A modest suggestion: rather than “give” between $3000 and $4500 to people who want a new car (not to mention the inevitable hidden "pork" in the thousand-page-plus official $780 billion legislation), let's cancel the plans for the remaining, largely unspent $780 billion... and substitute a new idea instead.

 For instance, how about an immediate, one-year holiday from federal income taxes?

For every tax-paying individual.

The advantages are many and varied—but among them are:

 a) such an action would provide an immediate infusion of “additional” money to every income-earning individual, since the money could simply start showing up on each individual's paycheck

b) no new layer of bureaucracy would be needed for administration of the program (in fact, no small number of IRS workers could be transferred to other, possibly more productive, government departments), and

c)... uh, "c"...

… well, do we even need a “c” now?  

Okay, okay: if only to follow the writer’s “rule of three,” let’s simply say that since the government was going to borrow upward of a trillion dollars anyway, under my plan they can do it to replace the year’s worth of “lost” income tax revenue. They’ll likely get much of it back anyway, in the growth a stunningly renewed national economy will generate during the year-long “tax holiday.”

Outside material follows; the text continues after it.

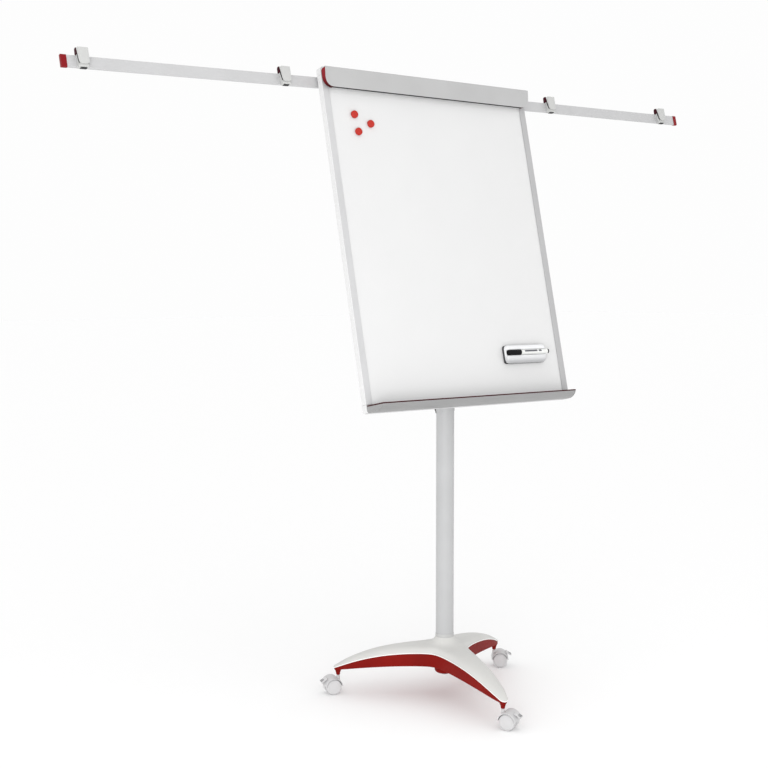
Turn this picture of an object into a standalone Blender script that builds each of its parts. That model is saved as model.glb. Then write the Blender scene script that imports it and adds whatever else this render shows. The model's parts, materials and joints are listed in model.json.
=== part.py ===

The “Cash for Clunkers” program thus becomes an effective example –both a good one and a bad one—for how to run a real “economic stimulus” program. It tells us what works, based on an acknowledgment of real-world consumerism; it’s also one more cautionary tale of how government can even screw up a program designed to give money away.

I submit my humble plan-revision is clearly worth a try.

And if it works, we can all afford to buy our own cars –with our own money-- this time next year.